In OFCCP, USDOL v. Convergys Customer Management Group, Inc., ARB No. 2022-0020, ALJ Nos. 2015-OFC-00002 through -00008,  2016-OFC-03 (ARB Feb. 4, 2022) (per curiam), the ARB declined to address constitutional challenges to Executive Order 11246, as amended.  The ARB stated that “[t]he Department of Labor is bound by its own regulations, and the Secretary of Labor—and in this case, his designee, the Board—acting in adjudicatory capacity has no authority to review the validity of” the regulations implementing Executive Order 11246, as amended.  Id. at 4 n.9.

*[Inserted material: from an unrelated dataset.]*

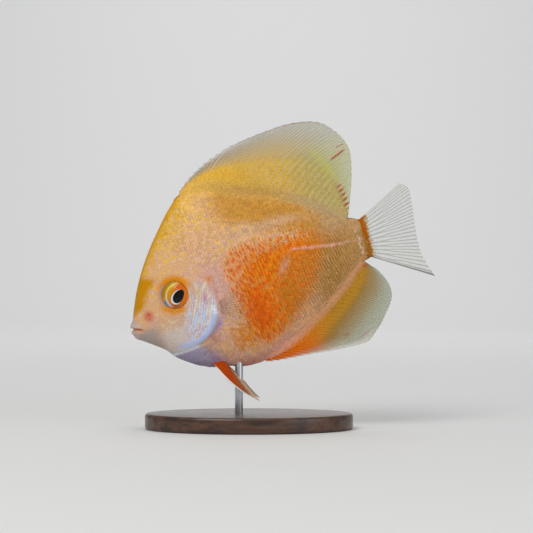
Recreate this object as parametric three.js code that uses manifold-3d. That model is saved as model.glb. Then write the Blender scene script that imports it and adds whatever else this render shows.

OFCCP – CONSTITUTIONALITY OF EXPEDITED HEARING PROCEDURES; EXPEDITED HEARING PROCEDURES AT 29 CFR PART 60-30 ARE ADEQUATE TO PROTECT DUE PROCESS RIGHTS 

In OFCCP, USDOL v. Convergys Customer Management Group, Inc., ARB No. 2022-0020, ALJ Nos. 2015-OFC-00002 through -00008,  2016-OFC-03 (ARB Feb. 4, 2022) (per curiam), the ARB found that “[a]n ALJ’s expedited hearing process [pursuant to the regulations at 29 CFR Part 60-30] is adequate to protect a contractor’s due process rights.”  Id. at 5.  The respondent had specifically challenged the ALJ’s grant of summary judgment in the context of the expedited processes as violating due process.  The ARB disagreed, stating:

  • [W]e find unpersuasive Defendant’s arguments that expedited hearings and any consequent orders granting summary judgement as a matter of law are otherwise unconstitutional.  Further, the ARB is bound by the Department’s Regulations.

Id. at 5-6 n.15.

The ARB’s decision was subsequently reversed by the Secretary of Labor. OFCCP, USDOL v. Convergys Customer Management Group, Inc., ARB No. 2022-0020, ALJ No. 2015-OFC-00002 through -00008, 2016-OFC-00003 (Sec’y July 1, 2022) (Final Agency Decision and Order).

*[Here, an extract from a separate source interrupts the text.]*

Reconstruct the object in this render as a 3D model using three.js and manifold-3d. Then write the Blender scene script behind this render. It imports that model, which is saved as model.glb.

Mehra v. West Virginia University, ARB No. 2021-0056, ALJ No. 2017-LCA-00002 (ARB Feb 1, 2022) (per curiam) (Order Denying Motion for Reconsideration)

The ARB denied Complainant's motion for reconsideration where it did not present any arguments that fell within the four circumstances under which the ARB will reconsider its decisions.